§ **What is needed**
Print the records below from the first line through the line containing "add('controller_case', caseSolid, BLACK_PLASTIC);", both included, word for word.

§ **Material provided**
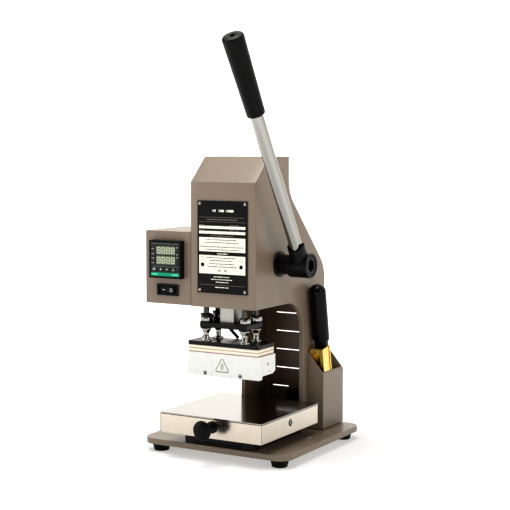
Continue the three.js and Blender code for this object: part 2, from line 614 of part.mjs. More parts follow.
// ---------------------------------------------------------------- control box
function makeControlBox() {
  const { left, right, back, bottom, top, wall } = BOX;
  const c = CONTROLLER;
  const s = SWITCH;
  const hole = c.body / 2 + GAP;
  const shell = box(left, right, 0, back, bottom, top)
    .subtract(box(left + wall, right + 1, wall, back - wall, bottom + wall, top - wall))
    .subtract(box(c.x - hole, c.x + hole, -1, wall + 1, c.z - hole, c.z + hole))
    .subtract(box(s.x - s.bodyWidth / 2 - GAP, s.x + s.bodyWidth / 2 + GAP, -1, wall + 1,
      s.z - s.bodyHeight / 2 - GAP, s.z + s.bodyHeight / 2 + GAP));
  add('control_box', shell, TAUPE);

  const half = c.bezel / 2;
  const body = c.body / 2;
  const rim = 2.2;
  const recess = half - rim;
  const caseSolid = box(c.x - half, c.x + half, -c.proud, -GAP, c.z - half, c.z + half)
    .add(box(c.x - body, c.x + body, -1, c.depth, c.z - body, c.z + body))
    .subtract(box(c.x - recess, c.x + recess, -c.proud - 1, -c.proud + c.recess, c.z - recess, c.z + recess));
  add('controller_case', caseSolid, BLACK_PLASTIC);

  const faceHalf = recess - GAP;
  const faceFront = -c.proud + 0.4;
  const faceBack = faceFront + 1.2;
  const leftEdge = c.x - half;
  const topEdge = c.z + half;
  const windowBox = (grow) => [
    leftEdge + DISPLAY.left - grow, leftEdge + DISPLAY.right + grow,
    topEdge - DISPLAY.bottom - grow, topEdge - DISPLAY.top + grow,
  ];
  let face = box(c.x - faceHalf, c.x + faceHalf, faceFront, faceBack, c.z - faceHalf, c.z + faceHalf);
  const [wx0, wx1, wz0, wz1] = windowBox(GAP);
  face = face.subtract(box(wx0, wx1, faceFront - 1, faceBack + 1, wz0, wz1));
  const keyZ = topEdge - KEY.belowTop;
  KEY.spots.forEach((spot, i) => {
    const x = leftEdge + spot;
    const w = KEY.width / 2;
    const h = KEY.height / 2;
    const keyBox = (grow, y0, y1) =>
      box(x - w - grow, x + w + grow, y0, y1, keyZ - h - grow, keyZ + h + grow);
    face = face.subtract(keyBox(GAP, faceFront - 1, faceBack + 1));
    add(`key_${i + 1}`, keyBox(0, faceFront - 0.5, faceBack + 0.4), FACE_BLACK);
  });
  add('controller_face', face, FACE_BLACK);
  const [dx0, dx1, dz0, dz1] = windowBox(0);
  add('display_window', box(dx0, dx1, faceFront + 0.3, faceBack, dz0, dz1), LENS);
}

function makeSwitch() {
  const { x, z, width, height, bodyWidth, bodyHeight, proud, depth, tilt } = SWITCH;
  const opening = { w: bodyWidth / 2 - 1.4, h: bodyHeight / 2 - 1.2 };
  const bezel = box(x - width / 2, x + width / 2, -proud, -GAP, z - height / 2, z + height / 2)
    .add(box(x - bodyWidth / 2, x + bodyWidth / 2, -1, depth, z - bodyHeight / 2, z + bodyHeight / 2))
    .subtract(box(x - opening.w, x + opening.w, -proud - 1, depth - 5, z - opening.h, z + opening.h));
  add('switch_bezel', bezel, BLACK_PLASTIC);
  const w = opening.w - 1;
  const outline = polygon([[-w, -2.9], [0, -0.9], [w, -2.9], [w, 1.2], [4, 6.5], [-4, 6.5], [-w, 1.2]]);
  const rocker = new THREE.Group();
  rocker.position.set(x, 0.2, 0);
  rocker.rotation.z = rad(tilt);
  group.add(rocker);
  add('switch_rocker', prismZ(outline, z - opening.h + 0.4, z + opening.h - 0.4), BLACK_PLASTIC, rocker);
}

// ---------------------------------------------------------------- tool pocket and type holder
function makePocket() {
  const { out, front, back, bottom, outerTop, innerTop, wall } = POCKET;
  const inner = HALF + GAP;
  const mouth = polygon([[inner, bottom], [out, bottom], [out, outerTop], [inner, innerTop]]);
  const geometry = extrude(mouth, back - front);
  const basis = new THREE.Matrix4().makeBasis(
    new THREE.Vector3(1, 0, 0), new THREE.Vector3(0, 0, 1), new THREE.Vector3(0, -1, 0));
  geometry.applyMatrix4(basis);
  geometry.translate(0, back, 0);
  const pocket = toSolid(geometry)
    .subtract(box(inner - 1, out - wall, front + wall, back - wall, bottom + wall, innerTop + 1));
  add('tool_pocket', pocket, TAUPE);
}

function makeHolder() {
  const { x, footY, footZ, lean, width, depth, length } = HOLDER;
  const { channel, channelDepth, channelEnd, jaw, jawTop, screwHeights } = HOLDER;
  const tool = new THREE.Group();
  tool.position.set(x, footY, footZ);
  tool.rotation.x = rad(lean);
  group.add(tool);
  const w = width / 2;
  const d = depth / 2;
  const c = channel / 2;
  const stemY = d - 5.6;
  const archZ = length - channelEnd - c;
  let body = box(-w, w, -d, d, 0, length)
    .subtract(box(-c, c, -d - 1, -d + channelDepth, -1, archZ))
    .subtract(alongY(-d - 1, -d + channelDepth, c, 0, archZ, 32))
    .subtract(alongZ(length - 13, length + 1, 4.4, 0, stemY, 20));
  const groove = 2;
  for (const [x0, x1] of [[-w - 1, -w + groove], [w - groove, w + 1]]) {
    body = body.subtract(box(x0, x1, d - 5.5, d - 2.5, -1, length + 1));
  }
  for (const z of screwHeights) body = body.subtract(alongX(c - 1, w + 1, 1.5, -d + 5, z, 12));
  add('type_holder_body', body, BRASS, tool);
  const jawBar = box(c - GAP - jaw, c - GAP, -d + 0.6, -d + channelDepth - 0.4, 1, jawTop);
  add('type_holder_jaw', jawBar, BRASS, tool);

  const r = HOLDER.handleRadius;
  const top = HOLDER.handleLength;
  const handle = turned([
    [0, -11], [4, -11], [4, GAP], [9.2, GAP], [9.4, 7], [r - 1.2, 7.6], [r, 9], [r, top - 9],
    [r - 1.2, top - 5.5], [5.4, top - 0.8], [3, top], [0, top],
  ], [0, 0, length], [0, 0, 1], 28);
  const handleMesh = add('type_holder_handle', handle, BLACK_PLASTIC, tool);
  handleMesh.position.y = stemY;
}

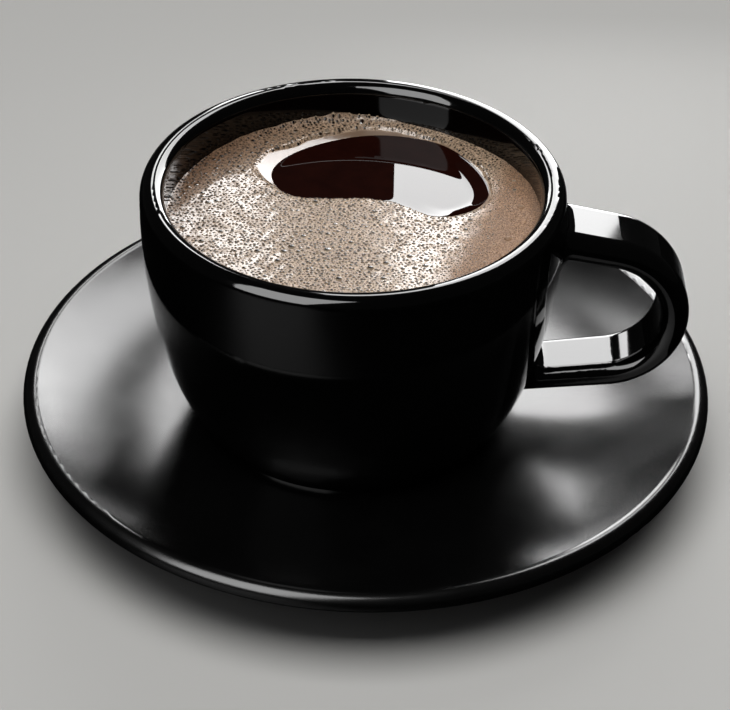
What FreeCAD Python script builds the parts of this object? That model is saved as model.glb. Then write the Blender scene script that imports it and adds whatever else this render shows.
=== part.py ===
"""A coffee cup and its saucer, filled with black coffee under a thin foam.

The cup is one piece of stoneware with its handle, standing a little to one side of the middle of a
coupe saucer. The coffee fills the cup to its level, and the foam floats on it with one clear window.

Frame: millimetres, +Z up, origin under the middle of the saucer, handle towards +X.
"""
import FreeCAD, Part
import Sketcher
import math
import os

SIZES = {
    # saucer: a coupe dish with a flat well and a full-round lip, levels from the table
    "saucerRadius": 74.5,
    "saucerWall": 4.4,
    "saucerLipRise": 6.9,
    "wellLevel": 8.0,
    "wellMargin": 3.8,
    "saucerFootRadius": 42.0,
    "saucerFootWidth": 5.5,
    "saucerFootHollow": 2.4,
    # cup body, levels from the face it stands on
    "cupShift": 3.2,
    "cupHeight": 57.2,
    "cupWall": 5.0,
    "cupFloor": 6.0,
    "bellyRadius": 44.1,
    "bellyBelowLip": 7.9,
    "sideRound": 129.0,
    "skirtJoin": 17.0,
    "skirtStep": 1.0,
    "skirtLevel": 1.3,
    "footRadius": 32.0,
    "footWidth": 4.0,
    "footHollow": 1.2,
    "bowlRound": 20.0,
    # handle: a flattened strap bent into an ear, its line at the middle of its thickness
    "handleSink": 7.1,
    "handleTailSink": 13.1,
    "handleStandOff": 24.3,
    "handleBelowLip": 30.2,
    "handleUpperRound": 16.5,
    "handleLowerRound": 15.0,
    "handleTopLean": 11.0,
    "handleTailLean": 6.4,
    "handleTopWidth": 16.6,
    "handleTopThick": 6.8,
    "handleTailWidth": 13.4,
    "handleTailThick": 5.0,
    "handleBlend": 2.5,
    # coffee, and the foam on it, which climbs a little where it meets the wall
    "fillGap": 0.05,
    "coffeeBelowLip": 10.2,
    "foamThick": 1.2,
    "foamClimb": 1.0,
    "foamClimbRound": 2.0,
    # clear window in the foam: its middle and its mean radius
    "windowAcross": 5.5,
    "windowBack": 18.0,
    "windowRadius": 17.0,
}

# what follows from them: levels below the lip, and radii that keep the pieces together
FOLLOWING = {
    "wellRadius": "=footRadius + cupShift + wellMargin",
    "bellyLevel": "=cupHeight - bellyBelowLip",
    "skirtRadius": "=footRadius + skirtStep",
    "handleRoot": "=bellyRadius - handleSink",
    "handleTailRoot": "=bellyRadius - handleTailSink",
    "handleReach": "=bellyRadius + handleStandOff",
    "handleReachLevel": "=cupHeight - handleBelowLip",
    "coffeeLevel": "=cupHeight - coffeeBelowLip",
}

# reach of the window's edge from its middle, in even steps of a turn from +X, over its mean radius
WINDOW_REACH = (1.28, 1.13, 1.06, 1.00, 0.99, 1.04, 1.21, 1.37, 1.21, 0.74, 0.60, 0.66, 1.25, 1.46)
TOUCH = 1e-4


def add_sheet(doc, sizes):
    """Write every size into the document's spreadsheet under its own alias."""
    sheet = doc.addObject("Spreadsheet::Sheet", "Sizes")
    for row, (name, value) in enumerate(sizes.items(), start=1):
        sheet.set(f"A{row}", name)
        sheet.set(f"B{row}", str(value))
        sheet.setAlias(f"B{row}", name)
    doc.recompute()
    return sheet


def add_body(doc, label):
    """Start a PartDesign body whose label names its file."""
    body = doc.addObject("PartDesign::Body", label.capitalize())
    body.Label = label
    return body


def datum(body, role):
    """Find one of the body's own origin planes or axes by its role."""
    return next(part for part in body.Origin.OriginFeatures if part.Role == role)


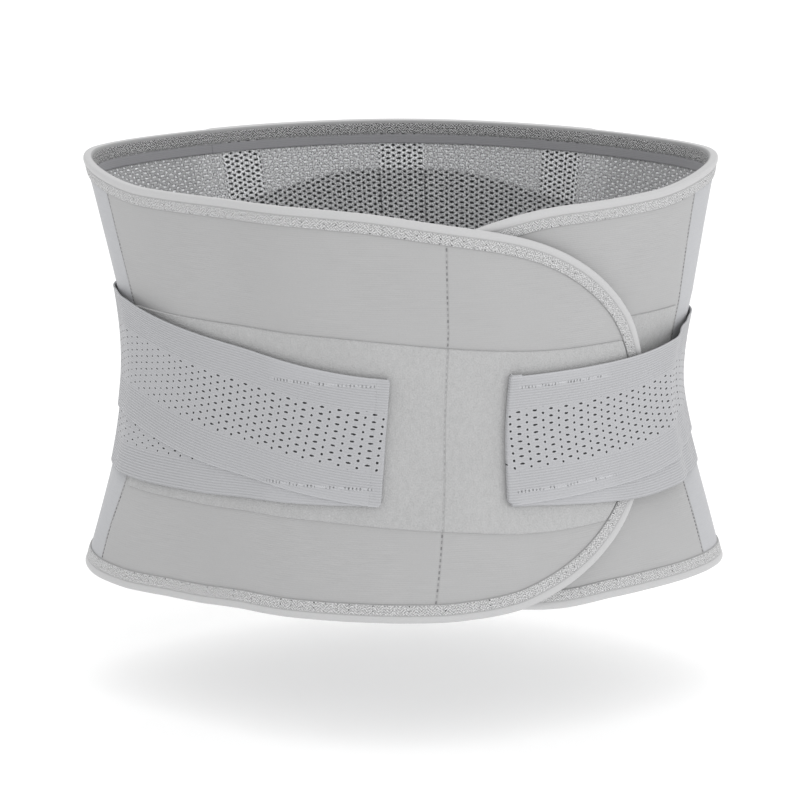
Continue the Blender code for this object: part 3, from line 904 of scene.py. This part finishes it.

§ **Exercise response**
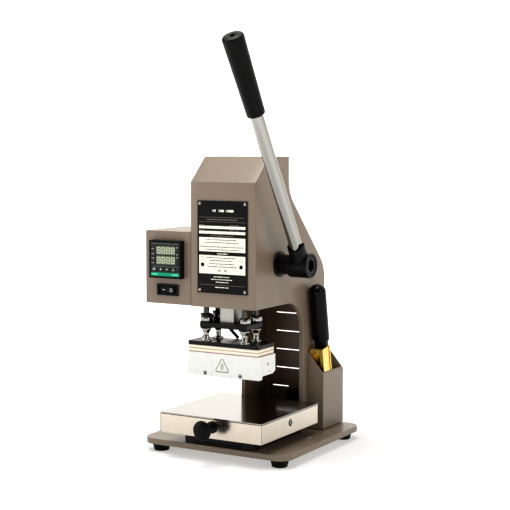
Continue the three.js and Blender code for this object: part 2, from line 614 of part.mjs. More parts follow.
// ---------------------------------------------------------------- control box
function makeControlBox() {
  const { left, right, back, bottom, top, wall } = BOX;
  const c = CONTROLLER;
  const s = SWITCH;
  const hole = c.body / 2 + GAP;
  const shell = box(left, right, 0, back, bottom, top)
    .subtract(box(left + wall, right + 1, wall, back - wall, bottom + wall, top - wall))
    .subtract(box(c.x - hole, c.x + hole, -1, wall + 1, c.z - hole, c.z + hole))
    .subtract(box(s.x - s.bodyWidth / 2 - GAP, s.x + s.bodyWidth / 2 + GAP, -1, wall + 1,
      s.z - s.bodyHeight / 2 - GAP, s.z + s.bodyHeight / 2 + GAP));
  add('control_box', shell, TAUPE);

  const half = c.bezel / 2;
  const body = c.body / 2;
  const rim = 2.2;
  const recess = half - rim;
  const caseSolid = box(c.x - half, c.x + half, -c.proud, -GAP, c.z - half, c.z + half)
    .add(box(c.x - body, c.x + body, -1, c.depth, c.z - body, c.z + body))
    .subtract(box(c.x - recess, c.x + recess, -c.proud - 1, -c.proud + c.recess, c.z - recess, c.z + recess));
  add('controller_case', caseSolid, BLACK_PLASTIC);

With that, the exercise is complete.